この旅のお手本おばあさん

    

 今回はひどく時差ボケ。疲れているのに、昨夜はほとんど眠れなかった。朝方、新聞屋さんのバイクの音を聞いてから、やっとうとうとする。いつもはここまでしんどくないのにな。
 エレガントなトリノの街は、お洒落な人が実に多くて、ミラノなんかの比ではないと思う。ミラノとの決定的な違いは、町全体、人全体から漂う、生活水準の高さ。ぜったいにミラノよりも都会的だと、私は思ったけど。
 しかしそんな高級な雰囲気の街のなかでは、私が落ち着かないのも当然のこと。街の中心からポー川のほうに向かってのびるポー通りは、近くに大学があったりするせいか、値段も手頃そうなお店もたくさんあって、ああ、なんかここだとほっとするな、と思ったエリア。まったく余談だが、ポー川やポー通り、なんていう名前がついているから、モンゴル人のポーちゃんのことを、トリノの街で思い出す。「ポーちゃん、その後どうしてるかねえ。ポーちゃんってしばらく会ってないと会いたくなる人だよねえ。」と、ぜんぜん関係ないのに、夫とポーちゃんの話をしながらポー通りを歩く。
 ポー通りにかぎらずトリノの街中には、ポルティコと呼ばれる屋根つきの歩道のようなのがあって、雨の日でも濡れずにお買い物が出来る。トリノの街はたしかに雨が多いと思うし、冬は雪が降ったりするからじゃないかな、と考えたけど、違うかもしれない。
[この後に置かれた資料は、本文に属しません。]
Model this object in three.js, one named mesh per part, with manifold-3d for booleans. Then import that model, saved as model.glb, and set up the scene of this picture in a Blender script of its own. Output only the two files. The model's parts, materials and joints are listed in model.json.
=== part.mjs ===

 そのポー通りのポルティコは、古本を売る露店が延々と続いていて、のぞきながら歩くと愉しかった。本屋が多いのはやっぱり大学があるから、かどうかはわからないけど。
      
 本の露店商とおぼしきおばあさんが、ポルティコの下の、自分のお店の隣でランチをしていた。ちょっとたまげるほど、堂々としたお昼だった。近くで買ってきたパニーノをほおばるというような簡単なランチではなくて、椅子にすわり、小さなテーブルには陶器のお皿にナイフとフォークがのっていて、ちゃんとティーポットでていねいにお茶を淹れているのだ。しかも歩道で、いろんな人が通る前で、である。私は感動すらおぼえて、しばらく見てしまったので、おばあさんはなんか文句あるか?というふうに、チラッとこっちを見やった。私もあんなふうに、一風変わっていても良いから、人にじろじろ見られても良いから、自分の世界に自信を持てるおばあさんになろうと思ったのだ。
 じつにエレガントで、シックなトリノの街では、マクドナルドですらこうなります。なんか文句あるか?